Modeling potential fire spread polygons and networks for suppression strategies

Unprecedented fire seasons are overwhelming fire suppression capacity in Mediterranean Europe. Fire services respond to urgent risks, but are being outpaced by more complex wildfires. Fire suppression needs proactive and risk-informed strategies to avoid catastrophic wildfires. In this study, we present an automatic method for generating potential fire polygons by adapting hydrological basin delineation techniques to fire spread simulations. Using the time since ignition as input, we segment the landscape into polygons representing discrete spatial units of fire potential.

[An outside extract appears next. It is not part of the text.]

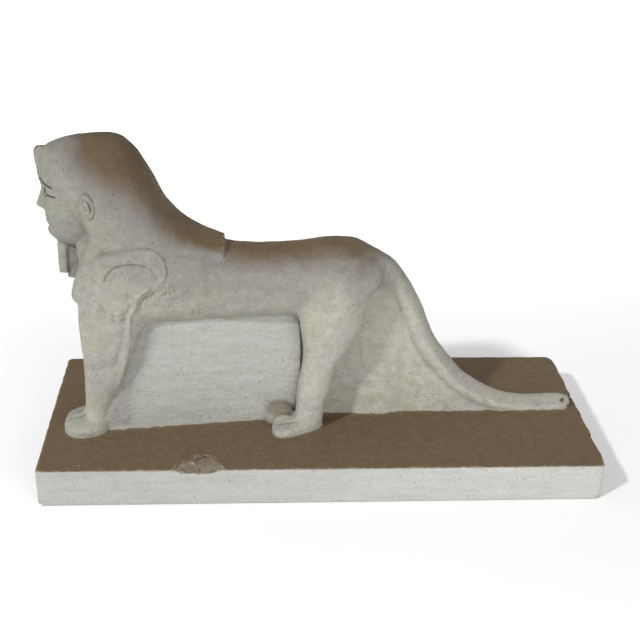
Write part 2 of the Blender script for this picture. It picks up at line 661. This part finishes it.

These polygons are then connected into a spatial network, where edges are characterized by penetration rate of spread – a novel metric weighted by the spatial extent of fire spreading between polygons. We apply this method in the field during two major wildfires in Catalonia (Spain) during the 2024 fire season. In the Ciutadilla fire driven by wind, our approach identified high-risk polygons and fire pathways that closely aligned with real suppression actions. In the Vilanova de Meià fire, we implemented different scenarios and modeled their fire potential networks. We demonstrated how proactive tactics and prescribed burn significantly delayed fire progression. Reactive tactics provided minimal benefit. Our approach automates the traditionally manual process of drawing fire potential polygons. In addition, fire potential networks provide crucial information in relation to risk on high-risk polygons, major fire pathways, and potential fire openings. As wildfires continue to threaten our built and natural environments, the proposed method can be integrated into risk-based frameworks to streamline fire management and support proactive strategies.